Tommy: I knew I wanted to start with the massacre because in a lot of ways it changed the course of history for the Cheyenne people- the Southern Cheyenne, in particular. It was a new era for the Cheyenne and that’s the story I set out to tell; a family story, but also the story of the tribe that I come from.

Donna: There There was decidedly and almost determinedly urban, contemporary, now. It has practically been your creed to resist depictions of Natives as historical. I was really surprised by the historical bent of Wandering Stars.

Tommy: It was definitely not what I wanted for the book! I was writing a straightforward sequel when I first started in March of 2018. But I was in Sweden on this museum tour, and they said they had some Southern Cheyenne material. I found out about the (Fort Marion) prison castle. It was just so startling to understand that my tribe was at the center of this major moment when the U.S. decided to adopt a policy to take the children and erase the culture. My people were the seed at this prison castle! I had already decided on Wandering Stars as a title when I saw that one of the names of the prisoners was Star and another was Bear Shield. When I saw the name Bear Shield, it started to feel as though I was not totally in control. When these things lined up, I was like, I guess this is the story I’m telling. I think when you work on something big like this, you are communicating or collaborating with something deeper that is not even you. And that’s part of what I like about getting involved with a novel.

Donna: In the novel you talk about the fact that dark songs must be sung. What do you mean by dark songs? Is this a comment on Native joy?

Fort Marion in St.
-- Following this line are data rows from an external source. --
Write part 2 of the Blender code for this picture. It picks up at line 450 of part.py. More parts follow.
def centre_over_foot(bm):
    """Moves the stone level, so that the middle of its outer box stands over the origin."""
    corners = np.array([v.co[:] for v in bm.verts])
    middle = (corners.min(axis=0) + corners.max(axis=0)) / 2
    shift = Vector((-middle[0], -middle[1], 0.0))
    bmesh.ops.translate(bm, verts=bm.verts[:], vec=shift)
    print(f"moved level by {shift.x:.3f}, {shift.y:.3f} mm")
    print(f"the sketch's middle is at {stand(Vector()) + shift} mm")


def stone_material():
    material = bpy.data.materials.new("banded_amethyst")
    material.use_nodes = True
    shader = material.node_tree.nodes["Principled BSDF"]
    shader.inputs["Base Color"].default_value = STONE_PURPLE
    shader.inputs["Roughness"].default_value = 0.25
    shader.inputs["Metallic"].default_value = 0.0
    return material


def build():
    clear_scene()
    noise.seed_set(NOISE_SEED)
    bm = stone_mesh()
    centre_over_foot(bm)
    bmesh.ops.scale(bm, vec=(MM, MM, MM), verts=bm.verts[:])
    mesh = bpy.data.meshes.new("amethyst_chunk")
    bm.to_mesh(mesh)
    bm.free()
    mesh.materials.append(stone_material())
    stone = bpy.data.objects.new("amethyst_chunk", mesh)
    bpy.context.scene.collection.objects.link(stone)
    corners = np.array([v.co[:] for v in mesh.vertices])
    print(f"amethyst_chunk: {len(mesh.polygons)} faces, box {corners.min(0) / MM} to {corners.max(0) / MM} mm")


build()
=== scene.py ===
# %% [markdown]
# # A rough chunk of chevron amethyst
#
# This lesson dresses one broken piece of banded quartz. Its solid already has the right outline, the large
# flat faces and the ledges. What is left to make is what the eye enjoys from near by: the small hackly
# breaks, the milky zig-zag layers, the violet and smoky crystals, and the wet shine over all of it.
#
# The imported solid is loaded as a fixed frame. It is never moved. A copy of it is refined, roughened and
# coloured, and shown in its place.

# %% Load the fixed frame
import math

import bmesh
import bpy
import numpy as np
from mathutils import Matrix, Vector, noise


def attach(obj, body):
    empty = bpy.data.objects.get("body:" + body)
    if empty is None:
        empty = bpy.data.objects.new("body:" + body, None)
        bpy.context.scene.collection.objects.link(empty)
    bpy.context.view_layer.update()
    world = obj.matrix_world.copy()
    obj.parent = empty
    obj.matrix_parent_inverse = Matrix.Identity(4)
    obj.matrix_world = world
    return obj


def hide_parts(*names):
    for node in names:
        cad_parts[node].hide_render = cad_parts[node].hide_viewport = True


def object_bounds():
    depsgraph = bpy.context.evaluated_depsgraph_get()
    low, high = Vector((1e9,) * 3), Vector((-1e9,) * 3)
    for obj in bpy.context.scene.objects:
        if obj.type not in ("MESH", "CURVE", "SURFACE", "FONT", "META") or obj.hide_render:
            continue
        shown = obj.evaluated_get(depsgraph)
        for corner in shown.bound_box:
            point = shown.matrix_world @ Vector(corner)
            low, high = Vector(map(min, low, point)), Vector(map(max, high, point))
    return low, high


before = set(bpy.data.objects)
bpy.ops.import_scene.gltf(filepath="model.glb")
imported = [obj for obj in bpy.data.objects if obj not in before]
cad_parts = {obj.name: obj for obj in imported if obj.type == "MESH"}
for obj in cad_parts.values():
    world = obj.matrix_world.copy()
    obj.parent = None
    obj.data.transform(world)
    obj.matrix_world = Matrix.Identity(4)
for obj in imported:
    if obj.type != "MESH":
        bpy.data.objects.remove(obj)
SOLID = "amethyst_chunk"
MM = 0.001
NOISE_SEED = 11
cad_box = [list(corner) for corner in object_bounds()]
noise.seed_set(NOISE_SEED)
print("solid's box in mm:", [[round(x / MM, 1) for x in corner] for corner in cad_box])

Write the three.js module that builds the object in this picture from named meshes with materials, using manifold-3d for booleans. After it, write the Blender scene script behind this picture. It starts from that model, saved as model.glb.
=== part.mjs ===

Augustine, Florida

Tommy: There are a lot of people who use art as a way to move pain and transform pain. And that’s the art I would include in dark songs because you are having to move through the pain in order to heal. I would like for Native people to get to the place of celebrating Native joy. But I think there’s a lot we haven’t talked about in public; a lot that the public hasn’t dealt with in this country (Canada) and in the States.  I think we are still at the place where we need to unearth the stuff we are burying with the story of nationalism and of how great our country’s foundation is. I would like to get to that place. But we’re still at the time of singing through the dark.

This is a preview of my interview with Tommy Orange. We met June 5, 2024 at the offices of Penguin Random House on Front Street in Toronto. Tommy Orange is an enrolled member of the Cheyenne and Arapaho tribes of Oklahoma. He was born and raised in Oakland, California.